= Goal of the exercise =
Your task is to transcribe the data in full.

= Source material =
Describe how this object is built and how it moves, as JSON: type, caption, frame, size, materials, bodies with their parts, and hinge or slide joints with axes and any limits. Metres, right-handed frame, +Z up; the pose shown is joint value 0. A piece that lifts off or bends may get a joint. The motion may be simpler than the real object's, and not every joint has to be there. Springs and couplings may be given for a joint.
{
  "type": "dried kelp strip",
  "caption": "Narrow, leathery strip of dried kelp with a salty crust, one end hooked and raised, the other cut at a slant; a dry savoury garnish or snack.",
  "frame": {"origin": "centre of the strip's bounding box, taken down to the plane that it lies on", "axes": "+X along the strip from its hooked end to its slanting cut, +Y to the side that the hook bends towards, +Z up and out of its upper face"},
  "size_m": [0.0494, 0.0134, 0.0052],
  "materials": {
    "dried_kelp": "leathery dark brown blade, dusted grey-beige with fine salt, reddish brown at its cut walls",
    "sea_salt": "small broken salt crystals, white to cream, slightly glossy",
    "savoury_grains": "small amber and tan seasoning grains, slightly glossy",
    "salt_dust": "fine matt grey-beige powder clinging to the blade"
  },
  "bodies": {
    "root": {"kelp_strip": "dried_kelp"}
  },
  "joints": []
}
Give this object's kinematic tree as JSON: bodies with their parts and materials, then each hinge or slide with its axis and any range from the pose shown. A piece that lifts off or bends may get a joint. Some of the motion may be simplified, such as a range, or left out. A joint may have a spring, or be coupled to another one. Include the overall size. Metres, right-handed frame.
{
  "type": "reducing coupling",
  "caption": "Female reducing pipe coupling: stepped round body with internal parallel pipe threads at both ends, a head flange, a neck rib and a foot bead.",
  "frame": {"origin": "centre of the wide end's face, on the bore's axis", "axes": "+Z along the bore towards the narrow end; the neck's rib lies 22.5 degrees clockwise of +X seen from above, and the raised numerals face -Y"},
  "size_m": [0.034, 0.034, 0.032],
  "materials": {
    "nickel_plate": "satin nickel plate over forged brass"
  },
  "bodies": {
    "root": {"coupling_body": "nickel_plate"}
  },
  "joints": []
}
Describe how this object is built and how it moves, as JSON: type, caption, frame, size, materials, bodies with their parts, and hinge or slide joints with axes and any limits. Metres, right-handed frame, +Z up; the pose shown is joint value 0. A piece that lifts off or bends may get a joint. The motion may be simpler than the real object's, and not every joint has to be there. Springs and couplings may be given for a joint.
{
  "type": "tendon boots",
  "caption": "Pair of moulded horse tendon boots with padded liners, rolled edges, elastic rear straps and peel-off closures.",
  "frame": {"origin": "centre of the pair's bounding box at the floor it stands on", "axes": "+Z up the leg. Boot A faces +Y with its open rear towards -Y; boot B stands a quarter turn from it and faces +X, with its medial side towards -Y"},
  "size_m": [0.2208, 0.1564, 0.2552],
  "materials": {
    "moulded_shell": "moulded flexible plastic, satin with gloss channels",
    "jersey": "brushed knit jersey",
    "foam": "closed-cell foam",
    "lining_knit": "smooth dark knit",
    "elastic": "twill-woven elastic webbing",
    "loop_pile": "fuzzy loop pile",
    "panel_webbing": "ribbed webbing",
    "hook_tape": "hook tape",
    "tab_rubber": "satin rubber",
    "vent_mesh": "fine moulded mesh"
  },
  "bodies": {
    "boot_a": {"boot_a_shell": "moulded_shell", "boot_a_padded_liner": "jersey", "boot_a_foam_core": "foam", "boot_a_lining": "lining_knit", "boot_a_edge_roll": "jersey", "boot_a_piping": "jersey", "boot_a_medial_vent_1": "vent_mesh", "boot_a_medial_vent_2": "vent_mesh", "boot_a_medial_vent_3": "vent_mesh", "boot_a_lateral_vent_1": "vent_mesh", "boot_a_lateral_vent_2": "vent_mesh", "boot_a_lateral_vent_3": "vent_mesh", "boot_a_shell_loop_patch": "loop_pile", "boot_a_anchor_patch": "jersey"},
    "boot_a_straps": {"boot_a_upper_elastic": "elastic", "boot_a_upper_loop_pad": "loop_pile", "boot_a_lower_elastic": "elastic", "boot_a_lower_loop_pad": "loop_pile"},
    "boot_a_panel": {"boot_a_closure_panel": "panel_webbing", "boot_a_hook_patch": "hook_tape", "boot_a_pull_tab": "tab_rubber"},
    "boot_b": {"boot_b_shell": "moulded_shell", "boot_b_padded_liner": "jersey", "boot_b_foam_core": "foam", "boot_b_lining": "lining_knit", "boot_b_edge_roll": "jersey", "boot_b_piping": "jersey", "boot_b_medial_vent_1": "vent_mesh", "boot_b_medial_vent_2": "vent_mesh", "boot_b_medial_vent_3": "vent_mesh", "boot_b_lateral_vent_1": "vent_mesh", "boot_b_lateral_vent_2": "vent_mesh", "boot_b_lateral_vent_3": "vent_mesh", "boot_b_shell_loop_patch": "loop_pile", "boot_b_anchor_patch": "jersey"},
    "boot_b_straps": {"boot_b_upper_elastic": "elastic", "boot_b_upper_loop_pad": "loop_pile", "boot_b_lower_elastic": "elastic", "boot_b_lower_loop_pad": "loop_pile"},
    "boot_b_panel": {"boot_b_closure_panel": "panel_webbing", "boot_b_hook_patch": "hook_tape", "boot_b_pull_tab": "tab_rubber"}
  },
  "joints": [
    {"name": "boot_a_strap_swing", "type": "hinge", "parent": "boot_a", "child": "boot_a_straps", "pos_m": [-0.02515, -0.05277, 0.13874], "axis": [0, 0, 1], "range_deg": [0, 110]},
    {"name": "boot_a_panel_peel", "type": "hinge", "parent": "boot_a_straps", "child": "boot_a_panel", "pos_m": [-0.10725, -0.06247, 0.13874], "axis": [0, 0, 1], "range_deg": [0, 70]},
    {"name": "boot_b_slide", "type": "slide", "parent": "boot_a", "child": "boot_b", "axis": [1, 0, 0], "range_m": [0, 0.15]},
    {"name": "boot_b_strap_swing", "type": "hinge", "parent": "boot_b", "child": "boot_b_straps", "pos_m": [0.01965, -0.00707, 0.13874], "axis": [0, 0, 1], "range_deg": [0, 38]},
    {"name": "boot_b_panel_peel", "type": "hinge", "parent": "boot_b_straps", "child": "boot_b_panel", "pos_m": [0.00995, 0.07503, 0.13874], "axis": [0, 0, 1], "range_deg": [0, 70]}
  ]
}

= Full output =
Describe how this object is built and how it moves, as JSON: type, caption, frame, size, materials, bodies with their parts, and hinge or slide joints with axes and any limits. Metres, right-handed frame, +Z up; the pose shown is joint value 0. A piece that lifts off or bends may get a joint. The motion may be simpler than the real object's, and not every joint has to be there. Springs and couplings may be given for a joint.
{
  "type": "dried kelp strip",
  "caption": "Narrow, leathery strip of dried kelp with a salty crust, one end hooked and raised, the other cut at a slant; a dry savoury garnish or snack.",
  "frame": {"origin": "centre of the strip's bounding box, taken down to the plane that it lies on", "axes": "+X along the strip from its hooked end to its slanting cut, +Y to the side that the hook bends towards, +Z up and out of its upper face"},
  "size_m": [0.0494, 0.0134, 0.0052],
  "materials": {
    "dried_kelp": "leathery dark brown blade, dusted grey-beige with fine salt, reddish brown at its cut walls",
    "sea_salt": "small broken salt crystals, white to cream, slightly glossy",
    "savoury_grains": "small amber and tan seasoning grains, slightly glossy",
    "salt_dust": "fine matt grey-beige powder clinging to the blade"
  },
  "bodies": {
    "root": {"kelp_strip": "dried_kelp"}
  },
  "joints": []
}
Give this object's kinematic tree as JSON: bodies with their parts and materials, then each hinge or slide with its axis and any range from the pose shown. A piece that lifts off or bends may get a joint. Some of the motion may be simplified, such as a range, or left out. A joint may have a spring, or be coupled to another one. Include the overall size. Metres, right-handed frame.
{
  "type": "reducing coupling",
  "caption": "Female reducing pipe coupling: stepped round body with internal parallel pipe threads at both ends, a head flange, a neck rib and a foot bead.",
  "frame": {"origin": "centre of the wide end's face, on the bore's axis", "axes": "+Z along the bore towards the narrow end; the neck's rib lies 22.5 degrees clockwise of +X seen from above, and the raised numerals face -Y"},
  "size_m": [0.034, 0.034, 0.032],
  "materials": {
    "nickel_plate": "satin nickel plate over forged brass"
  },
  "bodies": {
    "root": {"coupling_body": "nickel_plate"}
  },
  "joints": []
}
Describe how this object is built and how it moves, as JSON: type, caption, frame, size, materials, bodies with their parts, and hinge or slide joints with axes and any limits. Metres, right-handed frame, +Z up; the pose shown is joint value 0. A piece that lifts off or bends may get a joint. The motion may be simpler than the real object's, and not every joint has to be there. Springs and couplings may be given for a joint.
{
  "type": "tendon boots",
  "caption": "Pair of moulded horse tendon boots with padded liners, rolled edges, elastic rear straps and peel-off closures.",
  "frame": {"origin": "centre of the pair's bounding box at the floor it stands on", "axes": "+Z up the leg. Boot A faces +Y with its open rear towards -Y; boot B stands a quarter turn from it and faces +X, with its medial side towards -Y"},
  "size_m": [0.2208, 0.1564, 0.2552],
  "materials": {
    "moulded_shell": "moulded flexible plastic, satin with gloss channels",
    "jersey": "brushed knit jersey",
    "foam": "closed-cell foam",
    "lining_knit": "smooth dark knit",
    "elastic": "twill-woven elastic webbing",
    "loop_pile": "fuzzy loop pile",
    "panel_webbing": "ribbed webbing",
    "hook_tape": "hook tape",
    "tab_rubber": "satin rubber",
    "vent_mesh": "fine moulded mesh"
  },
  "bodies": {
    "boot_a": {"boot_a_shell": "moulded_shell", "boot_a_padded_liner": "jersey", "boot_a_foam_core": "foam", "boot_a_lining": "lining_knit", "boot_a_edge_roll": "jersey", "boot_a_piping": "jersey", "boot_a_medial_vent_1": "vent_mesh", "boot_a_medial_vent_2": "vent_mesh", "boot_a_medial_vent_3": "vent_mesh", "boot_a_lateral_vent_1": "vent_mesh", "boot_a_lateral_vent_2": "vent_mesh", "boot_a_lateral_vent_3": "vent_mesh", "boot_a_shell_loop_patch": "loop_pile", "boot_a_anchor_patch": "jersey"},
    "boot_a_straps": {"boot_a_upper_elastic": "elastic", "boot_a_upper_loop_pad": "loop_pile", "boot_a_lower_elastic": "elastic", "boot_a_lower_loop_pad": "loop_pile"},
    "boot_a_panel": {"boot_a_closure_panel": "panel_webbing", "boot_a_hook_patch": "hook_tape", "boot_a_pull_tab": "tab_rubber"},
    "boot_b": {"boot_b_shell": "moulded_shell", "boot_b_padded_liner": "jersey", "boot_b_foam_core": "foam", "boot_b_lining": "lining_knit", "boot_b_edge_roll": "jersey", "boot_b_piping": "jersey", "boot_b_medial_vent_1": "vent_mesh", "boot_b_medial_vent_2": "vent_mesh", "boot_b_medial_vent_3": "vent_mesh", "boot_b_lateral_vent_1": "vent_mesh", "boot_b_lateral_vent_2": "vent_mesh", "boot_b_lateral_vent_3": "vent_mesh", "boot_b_shell_loop_patch": "loop_pile", "boot_b_anchor_patch": "jersey"},
    "boot_b_straps": {"boot_b_upper_elastic": "elastic", "boot_b_upper_loop_pad": "loop_pile", "boot_b_lower_elastic": "elastic", "boot_b_lower_loop_pad": "loop_pile"},
    "boot_b_panel": {"boot_b_closure_panel": "panel_webbing", "boot_b_hook_patch": "hook_tape", "boot_b_pull_tab": "tab_rubber"}
  },
  "joints": [
    {"name": "boot_a_strap_swing", "type": "hinge", "parent": "boot_a", "child": "boot_a_straps", "pos_m": [-0.02515, -0.05277, 0.13874], "axis": [0, 0, 1], "range_deg": [0, 110]},
    {"name": "boot_a_panel_peel", "type": "hinge", "parent": "boot_a_straps", "child": "boot_a_panel", "pos_m": [-0.10725, -0.06247, 0.13874], "axis": [0, 0, 1], "range_deg": [0, 70]},
    {"name": "boot_b_slide", "type": "slide", "parent": "boot_a", "child": "boot_b", "axis": [1, 0, 0], "range_m": [0, 0.15]},
    {"name": "boot_b_strap_swing", "type": "hinge", "parent": "boot_b", "child": "boot_b_straps", "pos_m": [0.01965, -0.00707, 0.13874], "axis": [0, 0, 1], "range_deg": [0, 38]},
    {"name": "boot_b_panel_peel", "type": "hinge", "parent": "boot_b_straps", "child": "boot_b_panel", "pos_m": [0.00995, 0.07503, 0.13874], "axis": [0, 0, 1], "range_deg": [0, 70]}
  ]
}